Work required: Each line from the one containing "return made" through the one containing "for node in" must be echoed exactly, endpoints included, and every other line omitted.

Given records:
=======

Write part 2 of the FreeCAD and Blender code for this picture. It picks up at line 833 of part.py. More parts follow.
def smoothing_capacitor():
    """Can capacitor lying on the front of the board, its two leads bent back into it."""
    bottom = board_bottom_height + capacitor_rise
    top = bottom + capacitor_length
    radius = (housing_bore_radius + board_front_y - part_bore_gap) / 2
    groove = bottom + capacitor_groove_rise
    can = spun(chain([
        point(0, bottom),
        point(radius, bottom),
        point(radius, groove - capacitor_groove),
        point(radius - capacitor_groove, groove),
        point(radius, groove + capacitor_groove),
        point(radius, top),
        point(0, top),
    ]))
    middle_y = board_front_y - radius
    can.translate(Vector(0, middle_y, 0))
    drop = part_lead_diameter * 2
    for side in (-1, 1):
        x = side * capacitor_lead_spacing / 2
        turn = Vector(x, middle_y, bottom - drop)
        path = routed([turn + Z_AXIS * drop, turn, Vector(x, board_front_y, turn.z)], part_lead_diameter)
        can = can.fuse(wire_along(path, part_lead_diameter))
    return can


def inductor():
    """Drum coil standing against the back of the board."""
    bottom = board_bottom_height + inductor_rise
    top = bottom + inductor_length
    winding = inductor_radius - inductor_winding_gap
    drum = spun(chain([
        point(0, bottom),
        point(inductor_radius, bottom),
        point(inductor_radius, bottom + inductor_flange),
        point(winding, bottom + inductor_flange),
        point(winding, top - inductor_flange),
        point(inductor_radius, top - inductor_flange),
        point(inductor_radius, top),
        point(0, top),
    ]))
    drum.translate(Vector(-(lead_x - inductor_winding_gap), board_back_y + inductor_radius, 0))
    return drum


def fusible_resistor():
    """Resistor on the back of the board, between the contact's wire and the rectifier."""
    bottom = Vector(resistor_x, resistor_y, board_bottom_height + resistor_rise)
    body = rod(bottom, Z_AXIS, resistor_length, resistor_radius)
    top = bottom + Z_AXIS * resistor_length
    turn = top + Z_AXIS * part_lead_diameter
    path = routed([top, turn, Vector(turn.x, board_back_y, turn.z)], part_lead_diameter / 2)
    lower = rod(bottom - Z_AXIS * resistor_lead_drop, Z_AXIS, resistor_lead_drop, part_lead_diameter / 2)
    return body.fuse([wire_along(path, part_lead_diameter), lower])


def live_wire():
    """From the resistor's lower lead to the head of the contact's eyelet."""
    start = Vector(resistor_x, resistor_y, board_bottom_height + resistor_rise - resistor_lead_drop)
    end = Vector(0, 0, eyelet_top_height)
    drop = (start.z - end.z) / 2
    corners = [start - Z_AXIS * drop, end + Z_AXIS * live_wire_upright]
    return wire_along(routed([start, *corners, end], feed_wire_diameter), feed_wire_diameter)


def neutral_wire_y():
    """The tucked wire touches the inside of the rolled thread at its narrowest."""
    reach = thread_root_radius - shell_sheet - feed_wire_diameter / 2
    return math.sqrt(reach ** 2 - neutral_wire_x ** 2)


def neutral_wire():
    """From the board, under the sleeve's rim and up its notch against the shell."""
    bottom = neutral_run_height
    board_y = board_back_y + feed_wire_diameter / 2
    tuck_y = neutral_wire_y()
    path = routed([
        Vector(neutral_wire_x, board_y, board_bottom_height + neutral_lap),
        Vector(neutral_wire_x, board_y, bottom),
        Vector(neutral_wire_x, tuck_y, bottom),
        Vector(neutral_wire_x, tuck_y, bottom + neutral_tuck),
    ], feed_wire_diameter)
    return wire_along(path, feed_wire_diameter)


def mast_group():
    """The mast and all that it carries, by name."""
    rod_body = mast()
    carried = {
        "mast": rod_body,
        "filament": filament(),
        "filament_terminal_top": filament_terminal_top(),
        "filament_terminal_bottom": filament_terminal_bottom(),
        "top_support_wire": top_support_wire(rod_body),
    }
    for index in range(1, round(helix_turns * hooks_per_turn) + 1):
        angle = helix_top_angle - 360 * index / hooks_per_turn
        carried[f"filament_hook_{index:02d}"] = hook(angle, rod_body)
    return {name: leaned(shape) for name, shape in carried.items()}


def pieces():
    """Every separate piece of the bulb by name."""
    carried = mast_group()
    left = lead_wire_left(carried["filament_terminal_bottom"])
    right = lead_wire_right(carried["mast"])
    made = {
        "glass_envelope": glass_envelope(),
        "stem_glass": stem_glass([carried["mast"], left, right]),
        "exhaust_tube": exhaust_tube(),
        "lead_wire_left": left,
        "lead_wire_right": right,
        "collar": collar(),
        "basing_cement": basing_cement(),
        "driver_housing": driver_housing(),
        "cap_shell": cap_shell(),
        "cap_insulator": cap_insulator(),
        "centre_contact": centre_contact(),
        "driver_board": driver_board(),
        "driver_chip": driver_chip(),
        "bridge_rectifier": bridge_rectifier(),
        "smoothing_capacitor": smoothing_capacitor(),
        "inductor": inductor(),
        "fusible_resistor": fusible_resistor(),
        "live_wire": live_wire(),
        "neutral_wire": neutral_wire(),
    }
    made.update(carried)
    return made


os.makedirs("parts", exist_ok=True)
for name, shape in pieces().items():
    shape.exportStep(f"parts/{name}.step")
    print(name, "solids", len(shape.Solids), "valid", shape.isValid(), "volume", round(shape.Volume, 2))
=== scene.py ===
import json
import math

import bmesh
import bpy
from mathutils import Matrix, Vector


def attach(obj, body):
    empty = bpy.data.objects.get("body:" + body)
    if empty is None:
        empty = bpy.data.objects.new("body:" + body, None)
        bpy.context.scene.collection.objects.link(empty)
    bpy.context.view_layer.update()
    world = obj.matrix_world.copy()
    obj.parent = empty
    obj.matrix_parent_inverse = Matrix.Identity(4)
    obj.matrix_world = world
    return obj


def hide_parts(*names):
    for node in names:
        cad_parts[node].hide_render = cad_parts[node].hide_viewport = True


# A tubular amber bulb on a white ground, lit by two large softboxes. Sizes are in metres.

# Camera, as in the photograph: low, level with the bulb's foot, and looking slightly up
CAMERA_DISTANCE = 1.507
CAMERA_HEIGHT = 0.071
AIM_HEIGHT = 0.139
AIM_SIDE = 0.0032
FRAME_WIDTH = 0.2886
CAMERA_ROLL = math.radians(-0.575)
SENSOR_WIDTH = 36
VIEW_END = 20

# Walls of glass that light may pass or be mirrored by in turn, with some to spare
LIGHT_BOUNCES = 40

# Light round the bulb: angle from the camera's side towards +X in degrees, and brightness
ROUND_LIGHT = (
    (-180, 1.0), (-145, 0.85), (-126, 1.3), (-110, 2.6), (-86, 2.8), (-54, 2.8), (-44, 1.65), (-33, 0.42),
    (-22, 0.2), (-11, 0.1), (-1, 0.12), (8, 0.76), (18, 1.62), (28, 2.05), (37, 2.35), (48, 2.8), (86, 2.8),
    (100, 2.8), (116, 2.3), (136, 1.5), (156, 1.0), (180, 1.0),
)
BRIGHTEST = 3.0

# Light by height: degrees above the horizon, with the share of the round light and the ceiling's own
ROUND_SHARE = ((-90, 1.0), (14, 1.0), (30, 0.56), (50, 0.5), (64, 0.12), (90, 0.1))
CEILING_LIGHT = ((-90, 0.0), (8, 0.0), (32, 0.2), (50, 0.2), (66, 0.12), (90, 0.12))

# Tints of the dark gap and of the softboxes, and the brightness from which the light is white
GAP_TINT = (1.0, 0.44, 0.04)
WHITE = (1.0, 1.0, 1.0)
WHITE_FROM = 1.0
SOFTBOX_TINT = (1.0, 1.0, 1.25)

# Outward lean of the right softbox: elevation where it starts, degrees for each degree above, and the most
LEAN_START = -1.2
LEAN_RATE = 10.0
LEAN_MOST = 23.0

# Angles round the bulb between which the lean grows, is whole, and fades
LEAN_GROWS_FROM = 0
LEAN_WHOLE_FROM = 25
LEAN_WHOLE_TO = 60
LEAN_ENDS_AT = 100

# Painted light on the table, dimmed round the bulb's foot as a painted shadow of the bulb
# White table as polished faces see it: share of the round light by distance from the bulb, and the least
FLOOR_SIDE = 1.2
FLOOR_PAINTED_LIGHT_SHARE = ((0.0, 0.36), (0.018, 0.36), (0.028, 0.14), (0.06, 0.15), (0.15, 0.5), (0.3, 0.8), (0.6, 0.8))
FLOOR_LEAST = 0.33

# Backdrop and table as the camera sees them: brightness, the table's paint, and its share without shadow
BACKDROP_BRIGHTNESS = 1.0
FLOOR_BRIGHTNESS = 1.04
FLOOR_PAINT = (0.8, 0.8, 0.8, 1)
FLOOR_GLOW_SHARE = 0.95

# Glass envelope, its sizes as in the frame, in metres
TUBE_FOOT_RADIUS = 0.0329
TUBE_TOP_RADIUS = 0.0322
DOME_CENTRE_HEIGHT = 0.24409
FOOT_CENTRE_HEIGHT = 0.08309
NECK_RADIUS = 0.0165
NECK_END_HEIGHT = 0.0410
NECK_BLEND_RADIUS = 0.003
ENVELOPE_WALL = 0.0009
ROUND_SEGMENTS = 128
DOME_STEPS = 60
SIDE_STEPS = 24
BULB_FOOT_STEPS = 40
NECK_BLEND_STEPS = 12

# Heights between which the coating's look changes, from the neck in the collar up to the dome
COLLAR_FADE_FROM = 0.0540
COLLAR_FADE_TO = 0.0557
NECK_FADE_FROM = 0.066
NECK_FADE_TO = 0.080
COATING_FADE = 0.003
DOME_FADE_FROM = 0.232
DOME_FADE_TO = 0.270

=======

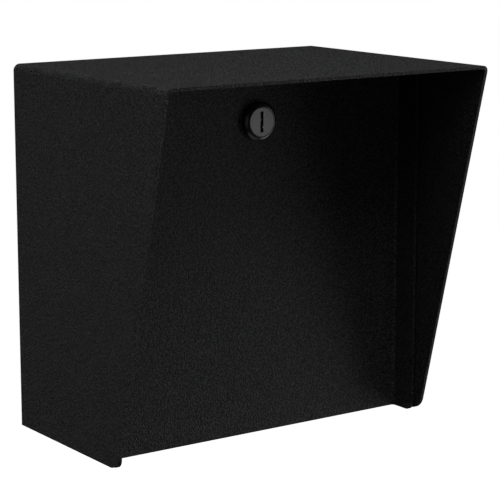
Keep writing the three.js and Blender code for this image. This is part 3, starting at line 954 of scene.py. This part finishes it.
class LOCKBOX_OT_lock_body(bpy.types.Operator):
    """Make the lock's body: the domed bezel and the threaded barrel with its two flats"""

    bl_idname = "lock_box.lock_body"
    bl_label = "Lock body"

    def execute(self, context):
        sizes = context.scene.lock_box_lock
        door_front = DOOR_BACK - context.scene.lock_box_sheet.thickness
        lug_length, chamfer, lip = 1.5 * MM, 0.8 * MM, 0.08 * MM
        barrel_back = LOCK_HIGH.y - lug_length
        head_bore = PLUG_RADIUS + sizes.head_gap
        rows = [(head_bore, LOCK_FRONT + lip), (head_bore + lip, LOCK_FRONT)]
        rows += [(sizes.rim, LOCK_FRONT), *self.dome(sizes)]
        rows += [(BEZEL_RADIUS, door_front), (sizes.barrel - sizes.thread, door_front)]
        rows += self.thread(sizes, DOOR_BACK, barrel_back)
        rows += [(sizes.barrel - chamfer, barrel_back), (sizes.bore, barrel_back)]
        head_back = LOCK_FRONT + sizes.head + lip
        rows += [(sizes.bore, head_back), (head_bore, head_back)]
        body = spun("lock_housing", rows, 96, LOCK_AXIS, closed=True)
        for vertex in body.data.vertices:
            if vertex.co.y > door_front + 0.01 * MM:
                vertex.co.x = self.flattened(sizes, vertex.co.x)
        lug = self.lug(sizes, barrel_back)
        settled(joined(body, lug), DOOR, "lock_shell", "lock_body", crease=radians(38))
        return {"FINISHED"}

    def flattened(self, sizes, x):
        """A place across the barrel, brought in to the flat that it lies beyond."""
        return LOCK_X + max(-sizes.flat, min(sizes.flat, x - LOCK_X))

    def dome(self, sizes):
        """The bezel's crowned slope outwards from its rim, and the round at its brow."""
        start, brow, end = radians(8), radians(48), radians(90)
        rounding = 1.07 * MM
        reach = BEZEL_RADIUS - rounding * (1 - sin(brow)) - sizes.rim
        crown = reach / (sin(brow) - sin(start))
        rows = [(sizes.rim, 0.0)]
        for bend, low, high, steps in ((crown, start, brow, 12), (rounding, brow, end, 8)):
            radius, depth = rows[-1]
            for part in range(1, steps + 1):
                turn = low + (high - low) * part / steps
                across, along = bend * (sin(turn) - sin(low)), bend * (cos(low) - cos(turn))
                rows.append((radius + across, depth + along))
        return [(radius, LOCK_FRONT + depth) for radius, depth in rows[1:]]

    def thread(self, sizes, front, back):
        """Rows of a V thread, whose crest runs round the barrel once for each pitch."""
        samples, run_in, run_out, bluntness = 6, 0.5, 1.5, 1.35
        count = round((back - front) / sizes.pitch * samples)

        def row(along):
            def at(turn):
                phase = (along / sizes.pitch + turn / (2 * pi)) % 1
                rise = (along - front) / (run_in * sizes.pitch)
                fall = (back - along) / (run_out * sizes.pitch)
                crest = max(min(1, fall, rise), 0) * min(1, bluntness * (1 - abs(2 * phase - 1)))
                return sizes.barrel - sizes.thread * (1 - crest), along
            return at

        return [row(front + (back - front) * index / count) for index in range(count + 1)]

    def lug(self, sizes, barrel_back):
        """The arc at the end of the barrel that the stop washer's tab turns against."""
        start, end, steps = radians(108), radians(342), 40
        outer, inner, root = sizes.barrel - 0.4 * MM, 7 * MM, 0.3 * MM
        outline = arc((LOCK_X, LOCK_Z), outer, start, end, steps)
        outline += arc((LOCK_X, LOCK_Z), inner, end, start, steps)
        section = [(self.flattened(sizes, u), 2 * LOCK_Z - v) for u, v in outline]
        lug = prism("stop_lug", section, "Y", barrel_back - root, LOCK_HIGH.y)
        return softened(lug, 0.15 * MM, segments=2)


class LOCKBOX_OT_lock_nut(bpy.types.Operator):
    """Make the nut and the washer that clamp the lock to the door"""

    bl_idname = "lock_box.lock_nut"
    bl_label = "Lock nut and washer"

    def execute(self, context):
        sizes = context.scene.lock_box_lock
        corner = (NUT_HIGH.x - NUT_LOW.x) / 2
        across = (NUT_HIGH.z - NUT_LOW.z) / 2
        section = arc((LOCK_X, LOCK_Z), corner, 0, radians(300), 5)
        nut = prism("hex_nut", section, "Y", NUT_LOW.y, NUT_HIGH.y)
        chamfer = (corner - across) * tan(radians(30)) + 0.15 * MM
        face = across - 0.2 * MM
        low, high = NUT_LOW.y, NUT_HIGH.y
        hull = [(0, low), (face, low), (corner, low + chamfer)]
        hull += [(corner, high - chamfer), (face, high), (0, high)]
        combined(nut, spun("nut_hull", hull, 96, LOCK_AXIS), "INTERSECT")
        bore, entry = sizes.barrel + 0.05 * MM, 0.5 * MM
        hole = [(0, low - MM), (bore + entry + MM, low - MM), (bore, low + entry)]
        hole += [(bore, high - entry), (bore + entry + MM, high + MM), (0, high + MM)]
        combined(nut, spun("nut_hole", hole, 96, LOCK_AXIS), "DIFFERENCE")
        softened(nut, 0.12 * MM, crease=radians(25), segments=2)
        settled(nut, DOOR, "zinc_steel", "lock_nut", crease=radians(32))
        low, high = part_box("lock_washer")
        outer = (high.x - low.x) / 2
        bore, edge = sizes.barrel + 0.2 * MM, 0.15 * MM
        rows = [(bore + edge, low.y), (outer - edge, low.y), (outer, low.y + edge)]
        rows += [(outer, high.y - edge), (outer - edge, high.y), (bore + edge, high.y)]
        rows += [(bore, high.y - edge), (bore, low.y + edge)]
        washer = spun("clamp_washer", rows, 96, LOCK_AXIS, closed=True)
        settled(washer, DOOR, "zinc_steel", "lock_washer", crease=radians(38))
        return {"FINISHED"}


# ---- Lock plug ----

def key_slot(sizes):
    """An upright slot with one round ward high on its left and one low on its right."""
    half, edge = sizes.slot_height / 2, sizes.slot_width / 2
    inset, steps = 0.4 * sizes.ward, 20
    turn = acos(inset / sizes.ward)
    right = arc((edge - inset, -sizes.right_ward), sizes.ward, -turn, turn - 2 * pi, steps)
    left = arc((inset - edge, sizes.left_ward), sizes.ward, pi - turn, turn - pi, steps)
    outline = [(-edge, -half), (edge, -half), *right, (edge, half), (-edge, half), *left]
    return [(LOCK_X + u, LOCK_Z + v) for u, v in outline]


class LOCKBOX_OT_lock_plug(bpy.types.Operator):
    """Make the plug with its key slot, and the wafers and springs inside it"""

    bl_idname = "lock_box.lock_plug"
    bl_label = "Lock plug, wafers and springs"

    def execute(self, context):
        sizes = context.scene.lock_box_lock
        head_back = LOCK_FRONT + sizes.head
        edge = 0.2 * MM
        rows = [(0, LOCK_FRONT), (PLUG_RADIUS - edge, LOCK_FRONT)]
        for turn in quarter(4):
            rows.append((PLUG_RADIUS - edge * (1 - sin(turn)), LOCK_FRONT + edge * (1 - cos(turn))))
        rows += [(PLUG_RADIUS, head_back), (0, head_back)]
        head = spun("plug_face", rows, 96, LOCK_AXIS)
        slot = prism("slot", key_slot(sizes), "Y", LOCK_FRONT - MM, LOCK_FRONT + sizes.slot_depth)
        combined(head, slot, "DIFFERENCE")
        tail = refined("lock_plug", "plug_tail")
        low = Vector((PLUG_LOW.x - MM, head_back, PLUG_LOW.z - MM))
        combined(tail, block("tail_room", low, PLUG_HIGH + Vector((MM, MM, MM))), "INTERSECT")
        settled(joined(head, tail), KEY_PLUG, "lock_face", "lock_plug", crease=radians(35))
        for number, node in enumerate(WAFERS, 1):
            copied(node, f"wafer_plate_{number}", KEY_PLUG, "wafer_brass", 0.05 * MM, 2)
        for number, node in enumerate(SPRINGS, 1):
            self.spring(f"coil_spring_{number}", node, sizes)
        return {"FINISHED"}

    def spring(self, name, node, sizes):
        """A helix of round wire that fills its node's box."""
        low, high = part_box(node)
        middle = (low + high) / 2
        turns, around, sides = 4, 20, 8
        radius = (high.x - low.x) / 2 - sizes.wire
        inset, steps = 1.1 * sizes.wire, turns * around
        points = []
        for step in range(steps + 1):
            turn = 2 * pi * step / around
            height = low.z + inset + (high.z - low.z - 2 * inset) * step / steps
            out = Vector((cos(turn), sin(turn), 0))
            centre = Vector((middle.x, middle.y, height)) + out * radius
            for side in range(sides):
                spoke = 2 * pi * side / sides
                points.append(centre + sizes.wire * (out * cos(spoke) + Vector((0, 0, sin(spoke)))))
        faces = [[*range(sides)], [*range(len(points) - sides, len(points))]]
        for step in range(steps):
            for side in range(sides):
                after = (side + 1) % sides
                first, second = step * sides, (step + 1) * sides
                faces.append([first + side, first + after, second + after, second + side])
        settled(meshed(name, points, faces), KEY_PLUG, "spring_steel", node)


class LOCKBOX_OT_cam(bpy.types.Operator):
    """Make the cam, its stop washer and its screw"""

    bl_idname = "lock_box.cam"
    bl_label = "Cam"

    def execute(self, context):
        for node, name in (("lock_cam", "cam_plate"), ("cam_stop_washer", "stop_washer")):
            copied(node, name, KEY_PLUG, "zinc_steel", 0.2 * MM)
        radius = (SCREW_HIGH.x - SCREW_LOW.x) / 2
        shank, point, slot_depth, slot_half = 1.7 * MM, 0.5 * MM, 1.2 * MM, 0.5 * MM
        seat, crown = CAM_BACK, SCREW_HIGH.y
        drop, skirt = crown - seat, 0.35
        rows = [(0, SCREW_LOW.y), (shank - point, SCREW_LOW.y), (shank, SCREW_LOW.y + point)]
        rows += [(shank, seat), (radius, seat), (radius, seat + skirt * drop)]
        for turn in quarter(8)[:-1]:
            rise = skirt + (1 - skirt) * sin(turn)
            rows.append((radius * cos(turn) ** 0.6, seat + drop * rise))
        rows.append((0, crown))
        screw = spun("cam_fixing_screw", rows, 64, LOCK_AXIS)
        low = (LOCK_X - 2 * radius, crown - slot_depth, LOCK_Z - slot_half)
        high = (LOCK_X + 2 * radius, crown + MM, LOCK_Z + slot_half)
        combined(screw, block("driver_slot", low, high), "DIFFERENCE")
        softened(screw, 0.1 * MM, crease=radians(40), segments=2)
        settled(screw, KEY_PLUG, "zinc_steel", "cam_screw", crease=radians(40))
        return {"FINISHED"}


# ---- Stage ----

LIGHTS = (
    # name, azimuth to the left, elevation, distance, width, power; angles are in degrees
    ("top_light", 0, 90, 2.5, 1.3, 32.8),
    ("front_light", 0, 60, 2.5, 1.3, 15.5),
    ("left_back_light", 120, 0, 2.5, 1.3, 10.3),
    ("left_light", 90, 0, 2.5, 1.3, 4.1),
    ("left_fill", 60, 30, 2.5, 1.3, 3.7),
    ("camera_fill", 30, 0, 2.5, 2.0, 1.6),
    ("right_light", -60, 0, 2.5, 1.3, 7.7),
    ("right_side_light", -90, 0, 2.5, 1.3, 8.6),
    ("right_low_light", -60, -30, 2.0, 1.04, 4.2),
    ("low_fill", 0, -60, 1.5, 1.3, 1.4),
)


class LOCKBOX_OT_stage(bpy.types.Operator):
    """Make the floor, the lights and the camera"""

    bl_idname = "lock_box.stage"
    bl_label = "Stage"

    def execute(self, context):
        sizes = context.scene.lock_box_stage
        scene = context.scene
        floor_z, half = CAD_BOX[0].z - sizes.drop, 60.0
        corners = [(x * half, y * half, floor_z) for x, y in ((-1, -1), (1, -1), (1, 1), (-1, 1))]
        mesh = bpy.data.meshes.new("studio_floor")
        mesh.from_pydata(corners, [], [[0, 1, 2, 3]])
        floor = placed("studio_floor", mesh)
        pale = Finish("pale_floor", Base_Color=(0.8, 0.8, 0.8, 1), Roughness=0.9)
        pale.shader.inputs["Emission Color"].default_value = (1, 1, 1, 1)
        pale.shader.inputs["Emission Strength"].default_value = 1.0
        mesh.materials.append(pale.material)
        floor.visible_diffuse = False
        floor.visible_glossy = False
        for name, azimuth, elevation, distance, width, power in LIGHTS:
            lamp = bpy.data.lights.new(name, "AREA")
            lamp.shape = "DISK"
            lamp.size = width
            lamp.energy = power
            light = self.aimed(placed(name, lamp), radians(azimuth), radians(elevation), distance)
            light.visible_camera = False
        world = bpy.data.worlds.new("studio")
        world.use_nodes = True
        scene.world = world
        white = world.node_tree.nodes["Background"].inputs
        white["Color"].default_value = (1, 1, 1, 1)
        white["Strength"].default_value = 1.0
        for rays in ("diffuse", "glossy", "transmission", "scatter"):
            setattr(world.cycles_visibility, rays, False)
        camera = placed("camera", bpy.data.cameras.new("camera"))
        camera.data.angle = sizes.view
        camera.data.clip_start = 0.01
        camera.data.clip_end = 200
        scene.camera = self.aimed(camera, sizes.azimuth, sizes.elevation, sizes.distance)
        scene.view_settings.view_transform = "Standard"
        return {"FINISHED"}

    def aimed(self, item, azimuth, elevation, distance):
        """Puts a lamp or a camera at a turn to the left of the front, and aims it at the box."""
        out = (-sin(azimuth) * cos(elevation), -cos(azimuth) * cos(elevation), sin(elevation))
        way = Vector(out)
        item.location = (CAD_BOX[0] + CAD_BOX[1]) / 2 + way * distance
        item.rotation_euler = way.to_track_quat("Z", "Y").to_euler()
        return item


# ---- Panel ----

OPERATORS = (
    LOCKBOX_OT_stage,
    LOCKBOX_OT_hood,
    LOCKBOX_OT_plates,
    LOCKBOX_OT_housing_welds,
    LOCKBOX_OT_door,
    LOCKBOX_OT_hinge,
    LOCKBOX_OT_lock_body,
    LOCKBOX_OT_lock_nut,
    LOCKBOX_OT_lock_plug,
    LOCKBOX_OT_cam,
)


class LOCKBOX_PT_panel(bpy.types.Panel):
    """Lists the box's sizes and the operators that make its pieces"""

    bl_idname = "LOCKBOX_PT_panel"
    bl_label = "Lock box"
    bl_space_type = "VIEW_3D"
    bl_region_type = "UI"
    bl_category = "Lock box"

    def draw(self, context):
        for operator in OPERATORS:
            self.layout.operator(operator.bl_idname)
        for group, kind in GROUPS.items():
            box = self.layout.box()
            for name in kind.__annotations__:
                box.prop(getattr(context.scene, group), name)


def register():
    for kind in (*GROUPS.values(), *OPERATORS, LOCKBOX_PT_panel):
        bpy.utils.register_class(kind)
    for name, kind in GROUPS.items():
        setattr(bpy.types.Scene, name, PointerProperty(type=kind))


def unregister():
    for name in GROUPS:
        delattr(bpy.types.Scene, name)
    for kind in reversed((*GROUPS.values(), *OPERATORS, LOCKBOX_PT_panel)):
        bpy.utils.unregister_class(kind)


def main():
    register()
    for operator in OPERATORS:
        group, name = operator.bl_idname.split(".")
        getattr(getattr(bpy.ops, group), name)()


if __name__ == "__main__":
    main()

=======

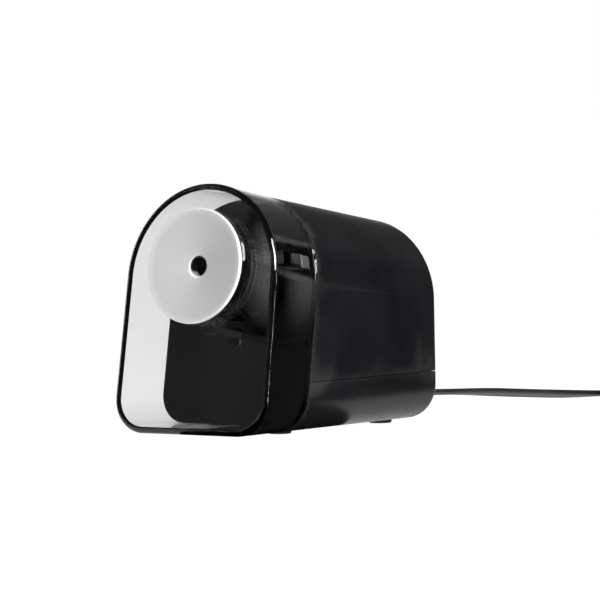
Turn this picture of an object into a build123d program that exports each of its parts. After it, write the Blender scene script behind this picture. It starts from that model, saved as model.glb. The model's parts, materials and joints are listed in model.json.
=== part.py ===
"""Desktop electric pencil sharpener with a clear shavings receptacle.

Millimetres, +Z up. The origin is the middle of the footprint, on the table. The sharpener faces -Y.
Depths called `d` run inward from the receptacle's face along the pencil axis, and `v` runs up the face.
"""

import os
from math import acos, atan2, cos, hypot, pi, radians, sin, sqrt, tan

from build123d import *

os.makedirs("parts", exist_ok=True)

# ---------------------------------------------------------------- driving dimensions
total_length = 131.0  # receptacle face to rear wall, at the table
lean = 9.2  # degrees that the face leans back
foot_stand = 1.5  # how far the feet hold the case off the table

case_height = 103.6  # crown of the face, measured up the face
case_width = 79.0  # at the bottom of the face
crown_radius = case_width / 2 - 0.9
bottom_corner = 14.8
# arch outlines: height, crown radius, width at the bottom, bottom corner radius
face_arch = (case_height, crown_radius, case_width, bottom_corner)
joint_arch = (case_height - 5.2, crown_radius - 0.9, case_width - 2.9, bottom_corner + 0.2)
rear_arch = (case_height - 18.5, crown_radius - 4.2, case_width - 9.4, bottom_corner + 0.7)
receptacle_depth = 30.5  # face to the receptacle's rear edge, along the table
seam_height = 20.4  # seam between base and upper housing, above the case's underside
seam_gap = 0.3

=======

Reply to the exercise:
    return made


os.makedirs("parts", exist_ok=True)
for name, shape in pieces().items():
    shape.exportStep(f"parts/{name}.step")
    print(name, "solids", len(shape.Solids), "valid", shape.isValid(), "volume", round(shape.Volume, 2))
=== scene.py ===
import json
import math

import bmesh
import bpy
from mathutils import Matrix, Vector


def attach(obj, body):
    empty = bpy.data.objects.get("body:" + body)
    if empty is None:
        empty = bpy.data.objects.new("body:" + body, None)
        bpy.context.scene.collection.objects.link(empty)
    bpy.context.view_layer.update()
    world = obj.matrix_world.copy()
    obj.parent = empty
    obj.matrix_parent_inverse = Matrix.Identity(4)
    obj.matrix_world = world
    return obj


def hide_parts(*names):
    for node in names:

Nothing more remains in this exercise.